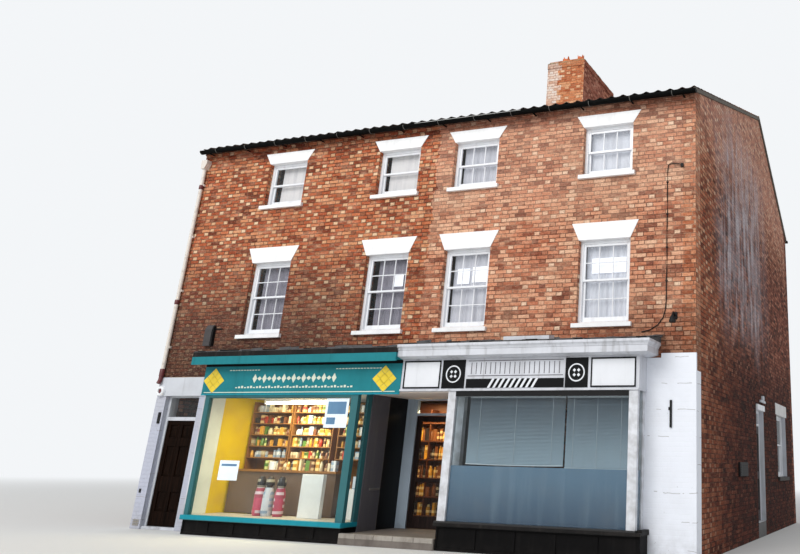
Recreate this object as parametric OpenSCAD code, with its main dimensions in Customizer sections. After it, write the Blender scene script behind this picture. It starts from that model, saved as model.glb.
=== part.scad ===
// Corner shop building: three storeys of brick with two shopfronts on the street side.
// The street face lies at y = 0 and looks along -Y, the party wall is at x = 0,
// the gable is at x = length, and z = 0 is the pavement.

/* [Building] */
// Length of the street face, from the party wall to the corner
length = 11500; // [11300:50:12500]
// Depth of the building, from the street face to the rear face
depth = 10700; // [10400:50:11200]
// Thickness of the outer brick walls
wall_t = 330; // [300:10:360]
// Height of the underside of the roof at the street face
eaves_z = 7920; // [7900:10:8000]
// Rise of the roof's front slope over its run
front_pitch = 0.34; // [0.33:0.01:0.35]
// Rise of the roof's rear slope over its run
rear_pitch = 0.55; // [0.53:0.01:0.57]
// Distance of the ridge from the street face
ridge_y = 6580; // [6500:10:6650]
// Thickness of the roof covering, measured upright
roof_t = 120; // [110:5:130]

/* [Floors] */
// Height of the shop floor above the pavement
shop_floor_z = 150; // [120:10:160]
// Top of the first floor
first_floor_z = 3250; // [3200:10:3300]
// Top of the second floor
second_floor_z = 6050; // [6000:10:6100]
// Thickness of the two upper floors
floor_t = 200; // [180:10:220]

/* [Street windows] */
// Width of the brick openings of the upper windows
window_w = 990; // [950:10:1000]
// Height of the sills of the second-floor windows
upper_sill_z = 6500; // [6480:5:6520]
// Height of the heads of the second-floor windows
upper_head_z = 7460; // [7440:5:7480]
// Height of the sills of the first-floor windows
first_sill_z = 3735; // [3720:5:3750]
// Height of the heads of the first-floor windows
first_head_z = 5235; // [5210:5:5260]
// Height of the second-floor lintels
upper_lintel_h = 240; // [220:5:250]
// Height of the first-floor lintels
first_lintel_h = 320; // [300:5:330]
// Distance of the sash frames behind the brick face
reveal = 100; // [80:5:120]
// Depth of the box frames of the sashes
frame_d = 110; // [90:5:130]

/* [Shopfronts] */
// Distance that the shop windows stand out from the brick face
shop_out = 400; // [380:5:420]
// Distance of the cornice's front edge from the brick face
cornice_out = 640; // [620:5:660]
// Height of the underside of the fascias
fascia_low_z = 2550; // [2540:5:2560]
// Height of the top of the fascias
fascia_top_z = 3105; // [3100:5:3110]
// Height of the top of the cornice's front edge
cornice_top_z = 3350; // [3340:5:3380]
// Left end of the left shop window
left_shop_x = 1720; // [1700:10:1740]
// Right end of the left shop window, where the lobby starts
lobby_x = 5280; // [5250:10:5300]
// Left end of the right shop window, where the lobby ends
right_shop_x = 7150; // [7130:10:7200]
// Right end of the right shop window
shop_end_x = 10640; // [10620:10:10660]
// Distance of the shop door behind the brick face
lobby_d = 1250; // [1150:10:1300]

/* [Doors] */
// Width of the door leaves
leaf_w = 762; // [740:1:780]
// Height of the door leaves
leaf_h = 1981; // [1950:1:1990]
// Thickness of the door leaves
leaf_t = 45; // [40:1:50]
// Clearance round a door leaf
leaf_gap = 7; // [6:1:9]
// Middle of the side door, measured from the street face
side_door_y = 5650; // [5600:5:5700]
// Height of the side door's threshold
side_door_z = 300; // [280:5:310]

/* [Chimney] */
// Left face of the chimney stack
stack_x = 5770; // [5750:10:5800]
// Width of the chimney stack along the street
stack_w = 1110; // [1080:10:1150]
// Front face of the chimney stack
stack_y = 5430; // [5400:10:5480]
// Depth of the chimney stack
stack_d = 2300; // [2200:10:2350]
// Top of the chimney stack's brickwork
stack_top_z = 12090; // [12000:10:12200]

/* [Hidden] */

brick = "indianred";
stone = "gainsboro";
white_paint = "whitesmoke";
teal_paint = "lightseagreen";
black_paint = "dimgray";

// A tiny step that lets cutting solids pass right through
e = 1;
split_z = 2900;
side_split_z = 2740;
over_cut = 20;
party_t = 225;
inner_x = length - wall_t;
inner_y = depth - wall_t;

ridge_z = eaves_z + roof_t + front_pitch * ridge_y;
front_eave_y = -150;
rear_eave_y = depth + 20;
verge_out = 40;

function roof_low(y) = y < ridge_y ? eaves_z + front_pitch * y
                                   : ridge_z - roof_t - rear_pitch * (y - ridge_y);
function roof_high(y) = roof_low(y) + roof_t;
// The bed that the rolls of the pantiles stand up from
roll_h = 36;
function roof_bed(y) = roof_high(y) - roll_h;

window_x = [2375, 5215, 7010, 9810];
rear_window_x = [2400, 5750, 9100];
rows = [[upper_sill_z, upper_head_z, upper_lintel_h],
        [first_sill_z, first_head_z, first_lintel_h]];
rear_rows = [[1050, 2350], [first_sill_z, first_head_z], [6150, 6950]];
eave_chamfer = 30;
gutter_r = 70;
gutter_wall = 5;
gutter_out = 60;
rear_gutter_y = rear_eave_y + 6 + gutter_r;
mid_x = (length + gutter_out) / 2;
mid_y = (rear_gutter_y + gutter_r - cornice_out) / 2;
lintel_spread = 150;
lintel_d = 110;
lintel_out = 12;
sill_h = 85;
sill_out = 65;
sill_wide = 60;
stile = 95;
meeting = 45;
glass_t = 6;
frame_member = 55;
post_d = 90;
left_post_w = [100, 150];
right_post_w = [150, 150];
fascia_board = 60;
side_window = [7950, 9350, 1190, 2670];
side_lintel_top = 2950;
base_end_x = shop_end_x + 80;
return_end_y = 20;
left_sill_z = [255, 335];
right_sill_z = [375, 455];
left_riser_x = [left_shop_x + 5, lobby_x - 5];
right_riser_x = [right_shop_x + 5, base_end_x];

// Puts a solid drawn in the building's own measures onto the part's origin
module site() translate([-mid_x, -mid_y, 0]) children();

// A block given by its low and high corners
module block(x, y, z) translate([x[0], y[0], z[0]]) cube([x[1] - x[0], y[1] - y[0], z[1] - z[0]]);

// An outline in Y and Z, run along X
module along_x(x, points)
  translate([x[0], 0, 0]) rotate([90, 0, 90]) linear_extrude(x[1] - x[0]) polygon(points);

// An outline in X and Z, run along Y
module along_y(y, points)
  translate([0, y[1], 0]) rotate([90, 0, 0]) linear_extrude(y[1] - y[0]) polygon(points);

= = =

Exercise description => Repeat exactly, please, each line from the beginning of the data through the line with "is the pavement." in it, and only those lines.

The solution =>
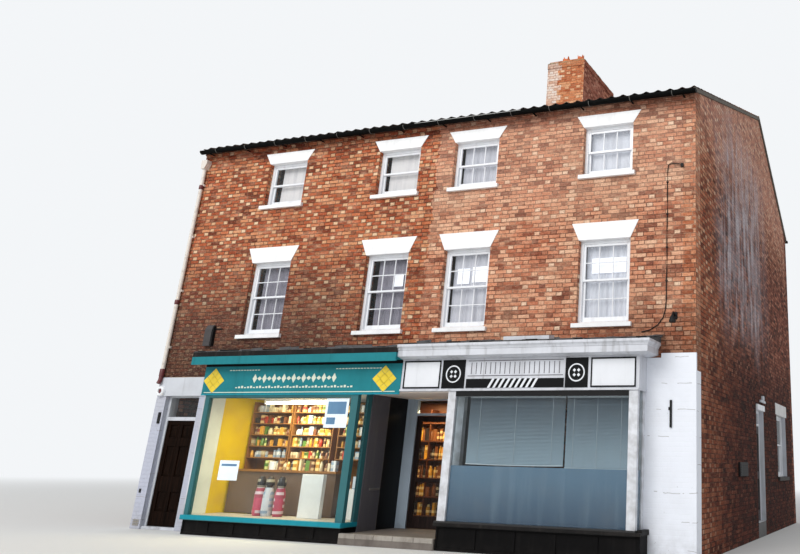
Recreate this object as parametric OpenSCAD code, with its main dimensions in Customizer sections. After it, write the Blender scene script behind this picture. It starts from that model, saved as model.glb.
=== part.scad ===
// Corner shop building: three storeys of brick with two shopfronts on the street side.
// The street face lies at y = 0 and looks along -Y, the party wall is at x = 0,
// the gable is at x = length, and z = 0 is the pavement.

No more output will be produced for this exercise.